About four and a half months after he joined Doob, Smith, along with Nikkhah and the team he was working with separated from the company to establish a new startup. He said not much was different since leaving with the startup, 3DHQ, except for his new position as head of product development.
“It’s the same company, it’s the same team,” Smith said. “We effectively just separated. My boss, the owner, Nick Nikkhah, decided that we don’t like this, I’m not making any money, I see more future and with this partner, let’s just do that.”
One warning Smith received before he agreed to leave for the startup was how much more pressure he would be under, considering his change in position and where the company was as a new startup.
“There’s so much weight on you because the scale of your job is so much different, so…if I mess up, it’s gonna cost a lot of money,” Smith said. “The negative is just stress, it’s stress and responsibility, but yet again that comes to a good thing, like having responsibility is not necessarily a bad thing.”
He doesn’t see the pressure as a total con though. Despite the toll it might take on him, he can already see the added benefits of the added stress and how it will affect him in the future.
“I see it [as] it’s experience, and if I do this, and I do well, then I will have this on my resume,” Smith said. “I’m learning a lot of things from this that I wouldn’t learn for five or six years, so it’s super useful to get all this out now and be aware of what I’m going into.
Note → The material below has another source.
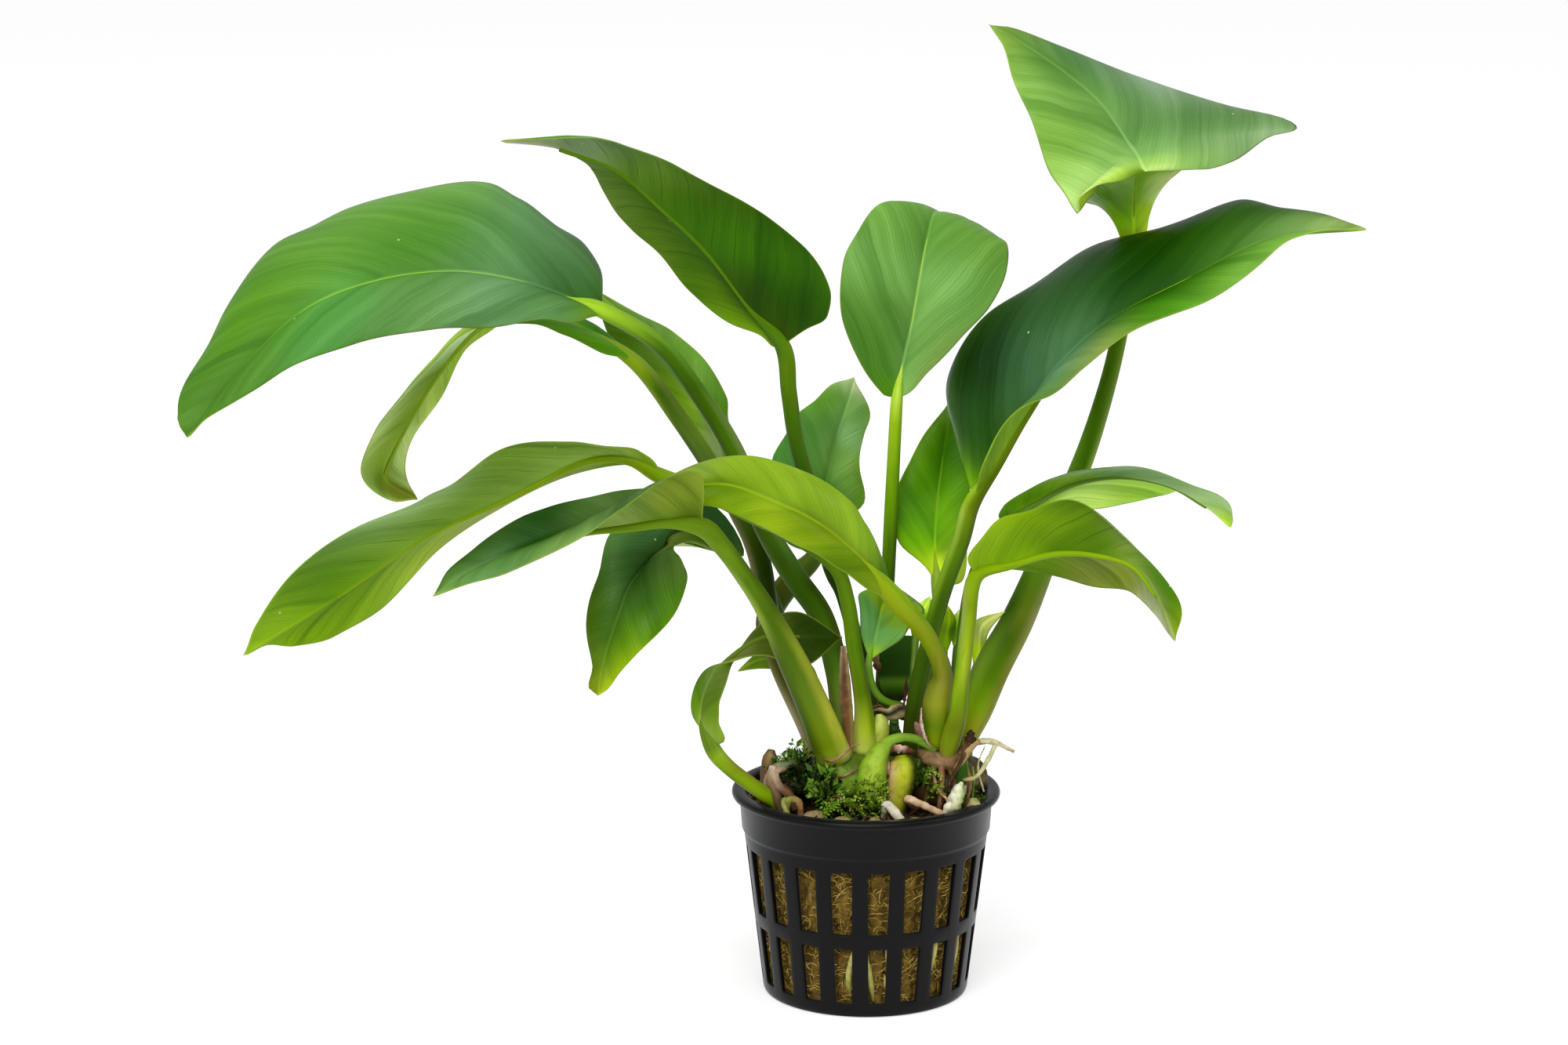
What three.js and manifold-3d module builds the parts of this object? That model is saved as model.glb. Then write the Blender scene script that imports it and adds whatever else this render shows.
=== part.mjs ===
// Potted anubias hastifolia: a net pot with a mineral wool plug, and the plant that stands in it.
// Millimetres, +Z up. The origin is the centre of the pot's underside, and -Y is the front.
import * as THREE from 'three';
import { mergeVertices } from 'three/addons/utils/BufferGeometryUtils.js';
import Module from 'manifold-3d';

const wasm = await Module();
wasm.setup();

// Driving dimensions of the pot
const POT_HEIGHT = 42;
const POT_FOOT_R = 20.7;
const POT_BODY_R_LOW = 21.05;
const POT_BODY_R_HIGH = 24.55;
const POT_WALL = 1.1;
const FOOT_CHAMFER = 0.9;
const POT_FACETS = 40;
const COLLAR_Z = 34;
const COLLAR_R_LOW = 25;
const COLLAR_R_HIGH = 25.4;
const LIP_R = 27;
const LIP_THICKNESS = 1.7;
const LIP_ROUNDING = 0.5;
const FLOOR_THICKNESS = 1.4;
const SLOT_DEPTH = 10;
const SLOT_INNER_R = 17;
const SLOTS_AROUND = 20;
const SLOT_START_DEG = 6.6;
const SLOT_ROWS = [
  { bottom: 3.35, top: 15.1, bottomWidth: 3.1, topWidth: 3.6 },
  { bottom: 18, top: 31.1, bottomWidth: 3.6, topWidth: 4.2 },
];
const FLOOR_SLOTS = 6;
const FLOOR_SLOT_INNER_R = 7;
const FLOOR_SLOT_OUTER_R = 16;
const FLOOR_SLOT_WIDTH = 4.5;

// Driving dimensions of the filling and the plant
const GAP = 0.3;
const WOOL_EDGE_Z = 39.4;
const WOOL_CROWN_Z = 43;
const WOOL_WALL_GAP = 0.7;
const WOOL_FACETS = 28;
const WOOL_DOME_STEPS = 4;
const BLADE_THICKNESS = 0.7;
const RIB_DROP = 0.5;
const RIB_TIP_R = 0.3;
const SEAT_TOP_Z = 54;
const ROOT_SIDES = 5;

// How finely a leaf is divided: rows along its blade, columns on each side of its rib
const LARGE_LEAF = { rows: 10, columns: 2, stemSides: 6, ribSteps: 3 };
const SMALL_LEAF = { rows: 5, columns: 1, stemSides: 5, ribSteps: 2 };
const FUNNEL = { rows: 4, columns: 2 };

// Colours from the photograph
const BLACK_PLASTIC = { color: 0x17181a, roughness: 0.45, metalness: 0 };
const WOOL = { color: 0x6b5a2e, roughness: 0.95, metalness: 0 };
const RHIZOME_GREEN = { color: 0x86a02c, roughness: 0.6, metalness: 0 };
const LEAF_GREEN = { color: 0x3f7d1f, roughness: 0.35, metalness: 0 };
const LEAF_DARK = { color: 0x1f5a1c, roughness: 0.3, metalness: 0 };
const LEAF_BRIGHT = { color: 0x86b01e, roughness: 0.4, metalness: 0 };
const ROOT_TAN = { color: 0xb89a6a, roughness: 0.8, metalness: 0 };
const ROOT_BROWN = { color: 0x5d3d22, roughness: 0.8, metalness: 0 };
const GRAIN_TAN = { color: 0x8a7a3e, roughness: 0.9, metalness: 0 };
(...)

That’s I guess where I see the worth of it or the value of it.”
Smith said he’s learned a lot on the clock, but most of those lessons came to fruition as products of their environment, rather than being created with the intention of learning and growth.
“I’ve been forced to learn a lot of things, which is good,” Smith said. “That’s the personal growth, as well as salesmanship, learning how to communicate professionally with people. Those are very useful things to know going into college.”
Experience that benefited him on the basis of intrinsic motivation was valuable, he said, but the experience that he could list on his resume was more valuable to him. He said he came to the job hoping to work at the company for a minimum of one year because that work history with an engineering firm is what many companies want to see
“A company seeing that [work history] from an 18 year old going into college, not even in college, that’s huge,” Smith said. “It will open a lot of doors, which I necessarily wouldn’t have if I worked at Wendy’s.”
Aside from the time spent working, Smith also said he believes that the impression companies will have of him because of the experience he’s coming in with will reflect well on him and give him an edge over other candidates.
“Capability is one thing [my background] shows,” Smith said. “Companies don’t always expect the world from you, but it’s how well [you can] hold yourself up and how well [you] can problem solve and I guess that’s what my resume is going to show.”
Although Smith has no current plans to continue work with the company in the future, he plans to use the experience he gained working for them as an asset for college, especially because his position at 3DHQ is similar to what he wants to do after graduating from college.
“What I do at work is closer to industrial design,” Smith said. “I want to do mechanical engineering, I want to do a lot more complex mechanical stuff.”